For an expression in the form (function(col)=constant) applied to a WHERE clause column, the optimizer does not know how this function affects predicate cardinality unless a function-based index exists. However, you can gather expression statistics on the expression(function(col) itself.

The following graphic shows the optimizer using statistics to generate a plan for a query that uses a function. The top shows the optimizer checking statistics for the column. The bottom shows the optimizer checking statistics corresponding to the expression used in the query.

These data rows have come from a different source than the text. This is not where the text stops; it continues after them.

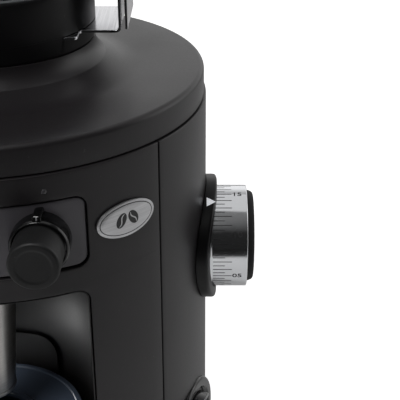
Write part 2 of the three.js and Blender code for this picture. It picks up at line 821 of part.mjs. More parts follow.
function switchRocker() {
  const side = new THREE.Shape();
  side.moveTo(-20, 78);
  side.lineTo(20, 78);
  side.lineTo(20, 88);
  side.lineTo(0, 84.4);
  side.lineTo(-20, 88);
  const disc = common(rod(ROCKER_R, 78, 88, MEDIUM), frontPrism(side, -30, 30));
  const tipped = disc
    .translate(0, 0, -ROCKER_AXIS)
    .rotateX(radians(ROCKER_TIP))
    .translate(0, 0, ROCKER_AXIS);
  return atSwitch(tipped);
}

add("switch_bezel", "glossBlack", switchBezel());
add("switch_rocker", "glossBlack", switchRocker());
add("switch_body", "matteBlack", atSwitch(box(-11, 11, -13, 13, 55, 75)));

// ---------- Grounds container ----------
function groundsContainer() {
  const [low, wall] = [CUP_SEAT + GAP, 2];
  return lathe([
    [0, low],
    [CUP_R - 5, low],
    [CUP_R - 3, low + 2],
    [CUP_R - 1, CUP_TOP],
    [CUP_R - 1 - wall, CUP_TOP],
    [CUP_R - 3 - wall, low + 4],
    [0, low + 3],
  ]).translate(0, CUP_Y, 0);
}

function containerLid() {
  return latheRing([
    [15, CUP_TOP + GAP],
    [CUP_R - 1, CUP_TOP + GAP],
    [CUP_R - 0.6, CUP_TOP - 5],
    [CUP_R + 0.8, CUP_TOP - 5],
    [CUP_R + 0.8, CUP_TOP + 1],
    [CUP_R - 0.6, CUP_TOP + 2.3],
    [15, CUP_TOP + 2.3],
  ]).translate(0, CUP_Y, 0);
}

add("grounds_container", "smoke", groundsContainer());
add("container_lid", "smoke", containerLid());

// ---------- Hopper ----------
// The ring has a shallow channel across its top, in which the gate slides.
function hopperRing() {
  const body = latheRing([
    [26, GROOVE_Z + 2],
    [NECK_R, GROOVE_Z + 2],
    [NECK_R, LIP_Z + 0.4],
    [LIP_R - 0.3, LIP_Z + 0.4],
    [COLLAR_R + 0.4, RING_TOP + 1.5],
    [THROAT_R, RING_TOP + 1.5],
    [THROAT_R, LIP_Z],
    [26, LIP_Z - 4],
  ]);
  const channel = gateOutline(GATE_HALF + 0.5, GATE_HALF + 0.5, 60);
  return cut(body, prism(channel, RING_TOP, RING_TOP + 5));
}

// The gate in plan: round at its inner end, wide across the throat, and narrower at its tab.
function gateOutline(half, tab, end) {
  const shape = new THREE.Shape();
  shape.absarc(0, 0, half, Math.PI / 2, Math.PI * 1.5, false);
  shape.lineTo(36, -half);
  shape.lineTo(36, -tab);
  shape.lineTo(end, -tab);
  shape.lineTo(end, tab);
  shape.lineTo(36, tab);
  shape.lineTo(36, half);
  return shape;
}

// The tab turns up at the gate's outer end and is folded over and down as a finger grip.
function slideGate() {
  const [low, fold] = [RING_TOP + GAP, 1.2];
  const plate = prism(gateOutline(GATE_HALF, TAB_HALF, TAB_X), low, low + GATE_T);
  const bend = [];
  for (let i = 0; i <= 6; i++) {
    const angle = Math.PI - (i / 6) * Math.PI;
    bend.push([TAB_X + fold + fold * Math.cos(angle), TAB_TOP - fold + fold * Math.sin(angle)]);
  }
  const grip = new THREE.Shape();
  grip.moveTo(TAB_X - 1, low);
  grip.lineTo(TAB_X + GATE_T, low);
  grip.lineTo(TAB_X + GATE_T, TAB_TOP - 2.4);
  grip.lineTo(TAB_X + 2 * fold - 0.1, TAB_TOP - 2.4);
  grip.lineTo(TAB_X + 2 * fold - 0.1, low + GATE_T);
  grip.lineTo(TAB_X + 2 * fold + GATE_T, low + GATE_T);
  grip.lineTo(TAB_X + 2 * fold + GATE_T, TAB_TOP - fold);
  for (const [x, z] of bend.toReversed()) {
    grip.lineTo(x > TAB_X + fold ? x + GATE_T / 2 : x, z);
  }
  grip.lineTo(TAB_X, low + 2);
  grip.lineTo(TAB_X - 1, low + 1);
  return join(plate, frontPrism(grip, -TAB_HALF, TAB_HALF, 1));
}

function hopperCollar() {
  const low = RING_TOP + 1.5 + GAP;
  return latheRing([
    [THROAT_R, low],
    [COLLAR_R, low],
    [COLLAR_R, COLLAR_TOP - 1],
    [COLLAR_R - 1, COLLAR_TOP],
    [COLLAR_R - 4, COLLAR_TOP],
    [COLLAR_R - 4, COLLAR_TOP - 8],
    [THROAT_R, low + 3],
  ]);
}

function hopperBowl() {
  const [low, wall, foot] = [COLLAR_TOP - 7.5, 2.2, COLLAR_R - 4.4];
  return latheRing([
    [foot - wall, low],
    [foot, low],
    [foot, COLLAR_TOP + GAP],
    [COLLAR_R - 1, COLLAR_TOP + 2],
    [BOWL_R - 3, BOWL_TOP - 60],
    [BOWL_R, BOWL_TOP - 45],
    [BOWL_R, BOWL_TOP],
    [BOWL_R - wall, BOWL_TOP],
    [BOWL_R - wall, BOWL_TOP - 45],
    [BOWL_R - 3 - wall, BOWL_TOP - 60],
    [COLLAR_R - 2 - wall, COLLAR_TOP + 3],
    [foot - wall, COLLAR_TOP],
  ]);
}

function hopperLid() {
  return lathe([
    [0, BOWL_TOP + GAP],
    [BOWL_R + 1, BOWL_TOP + GAP],
    [BOWL_R + 1, BOWL_TOP + 4],
    [BOWL_R - 1, BOWL_TOP + 6],
    [16, BOWL_TOP + 7],
    [14, LID_TOP - 1],
    [13, LID_TOP],
    [0, LID_TOP],
  ]);
}

// A soft ring below the lid, which fits inside the bowl's rim.
function lidSeal() {
  return ring(BOWL_R - 3, BOWL_R - 6.5, BOWL_TOP - 5, BOWL_TOP);
}

add("hopper_ring", "matteBlack", hopperRing());
add("slide_gate", "chrome", slideGate());
add("hopper_collar", "matteBlack", hopperCollar());
add("hopper_bowl", "clear", hopperBowl());
add("hopper_lid", "matteBlack", hopperLid());
add("hopper_lid_seal", "rubber", lidSeal());

export default grinder;
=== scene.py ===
"""Looks of a burr coffee grinder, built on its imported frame: surfaces, finishes, light and camera."""
import logging
import math
from collections.abc import Callable
from dataclasses import dataclass
from enum import Enum

import bmesh
import bpy
import numpy as np
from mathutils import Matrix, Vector


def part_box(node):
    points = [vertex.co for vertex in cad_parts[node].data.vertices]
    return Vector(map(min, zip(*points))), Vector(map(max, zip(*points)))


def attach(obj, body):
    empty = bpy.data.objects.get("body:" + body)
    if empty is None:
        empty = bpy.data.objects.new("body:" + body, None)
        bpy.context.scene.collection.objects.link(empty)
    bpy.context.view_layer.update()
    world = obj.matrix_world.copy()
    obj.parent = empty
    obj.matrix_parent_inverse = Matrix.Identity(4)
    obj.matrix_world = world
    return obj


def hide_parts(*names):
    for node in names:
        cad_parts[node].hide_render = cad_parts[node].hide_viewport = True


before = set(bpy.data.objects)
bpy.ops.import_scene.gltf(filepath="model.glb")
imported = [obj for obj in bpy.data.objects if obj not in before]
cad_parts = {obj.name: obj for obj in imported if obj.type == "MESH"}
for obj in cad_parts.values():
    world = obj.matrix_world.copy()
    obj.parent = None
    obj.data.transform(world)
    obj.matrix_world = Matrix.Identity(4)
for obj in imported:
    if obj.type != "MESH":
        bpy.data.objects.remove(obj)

Points = np.ndarray
Move = Callable[[Points], Points]
Outline = Callable[[float], Points]
Tree = bpy.types.NodeTree
Socket = bpy.types.NodeSocket
Piece = bpy.types.Object
MM = 0.001
RECESS_Y = -64.0  # middle of the half round back of the recess
DOUBLE = 2e-6  # metres: points closer than this are one
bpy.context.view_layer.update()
LOG = logging.getLogger("grinder")


# ---------- Datums ----------
@dataclass(frozen=True)
class Datum:
    """Where the body's upright axis and its main heights lie, in millimetres in the part's own frame.

    Own millimetres have the body's axis at x = y = 0 and the table at z = 0.
    """

    axis_x: float
    axis_y: float
    groove: float
    body_r: float = 82.0

    @classmethod
    def from_frame(cls) -> "Datum":
        """Reads the axis from the top cover's box and the groove from the rear housing's top."""
        low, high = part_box("top_cover")
        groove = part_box("rear_housing")[1].z / MM + 0.5
        return cls((low.x + high.x) / 2, (low.y + high.y) / 2, round(groove, 3))

    def place(self, points: Points) -> Points:
        """Turns own millimetres into frame metres.

        Args:
            points: array of (..., 3) own millimetres.

        Returns:
            The same points in metres, moved to the body's axis.
        """
        return points * MM + np.array([self.axis_x, self.axis_y, 0.0])


D = Datum.from_frame()
G = D.groove


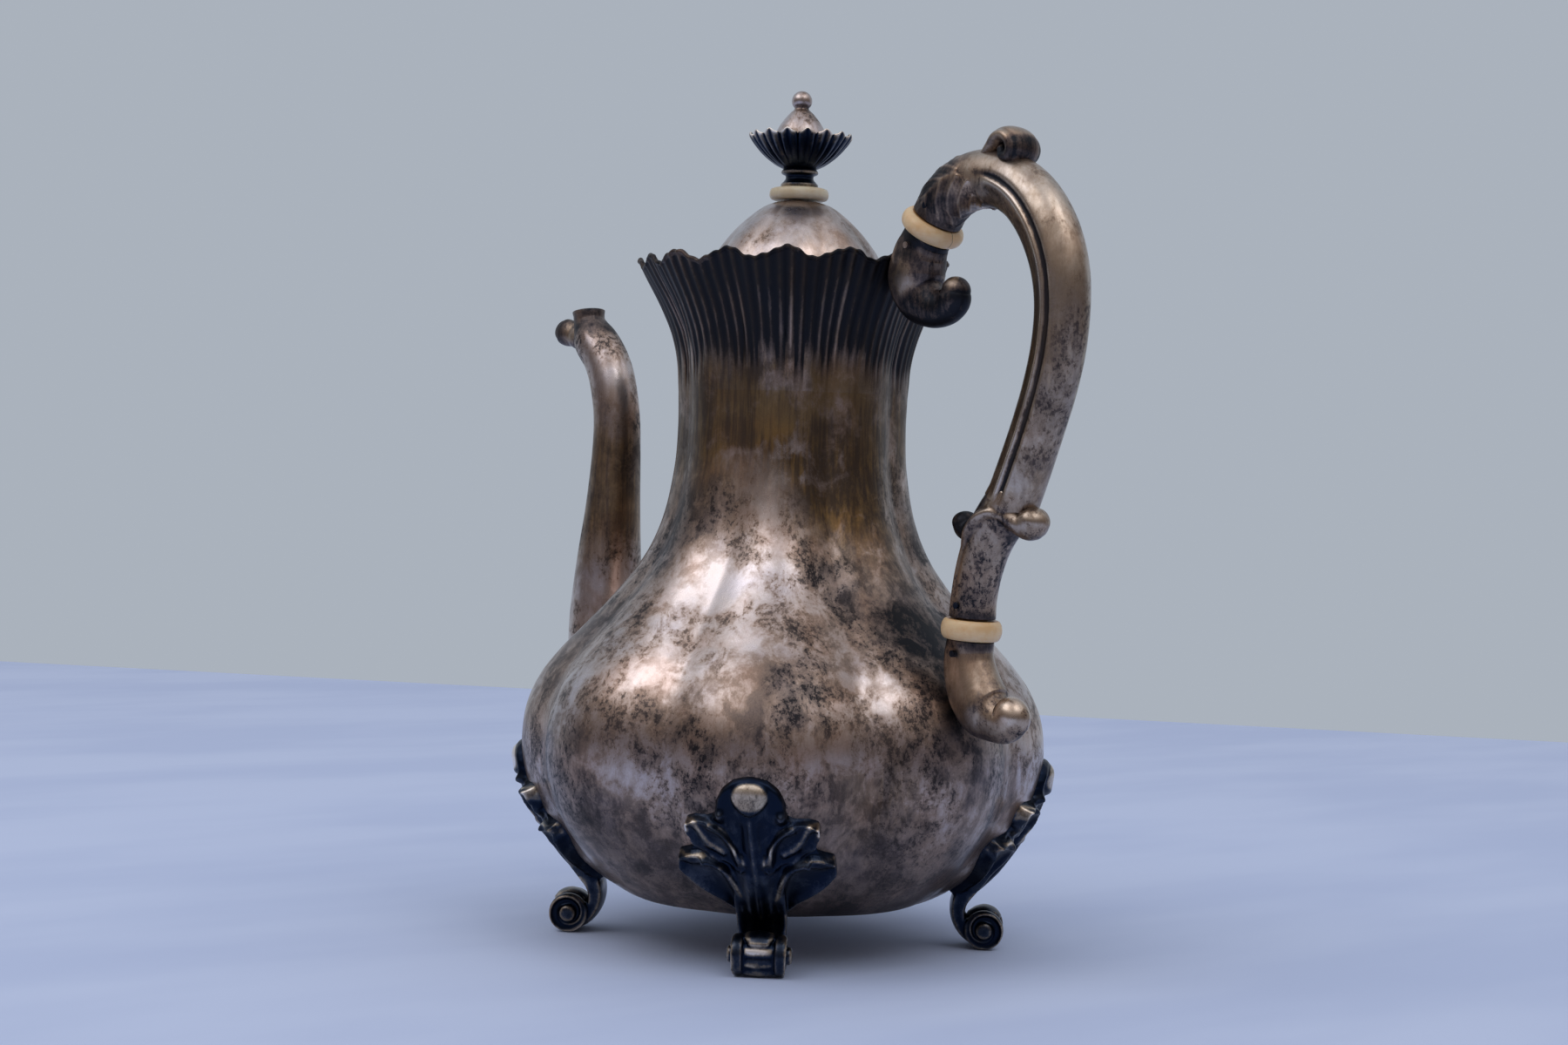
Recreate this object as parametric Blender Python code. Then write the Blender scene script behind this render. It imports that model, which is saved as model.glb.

The expression statistics yield more accurate estimates.

Figure 14-2 Expression Statistics

Description of "Figure 14-2 Expression Statistics"

As shown in Figure 14-2, when expression statistics are not available, the optimizer can produce suboptimal plans.

This section contains the following topics:

When Expression Statistics Are Useful: Example

See Also:

Oracle Database SQL Language Reference to learn about SQL functions

Parent topic: Managing Expression Statistics

14.2.1.1 When Expression Statistics Are Useful: Example

The following query of the sh.customers table shows that 3341 customers are in the state of California:

sys@PROD> SELECT COUNT(*) FROM sh.customers WHERE cust_state_province='CA';
 
  COUNT(*)
----------
      3341

Consider the plan for the same query with the LOWER() function applied:

sys@PROD> EXPLAIN PLAN FOR
  2  SELECT * FROM sh.customers WHERE LOWER(cust_state_province)='ca';
Explained.

sys@PROD> select * from table(dbms_xplan.display);

PLAN_TABLE_OUTPUT
-------------------------------------------------------------------------------
Plan hash value: 2008213504

-------------------------------------------------------------------------------
| Id  | Operation         | Name      | Rows  | Bytes | Cost (%CPU)| Time     |
-------------------------------------------------------------------------------
|   0 | SELECT STATEMENT  |           |   555 |   108K|   406   (1)| 00:00:05 |
|*  1 |  TABLE ACCESS FULL| CUSTOMERS |   555 |   108K|   406   (1)| 00:00:05 |
-------------------------------------------------------------------------------

Predicate Information (identified by operation id):
---------------------------------------------------

   1 - filter(LOWER("CUST_STATE_PROVINCE")='ca')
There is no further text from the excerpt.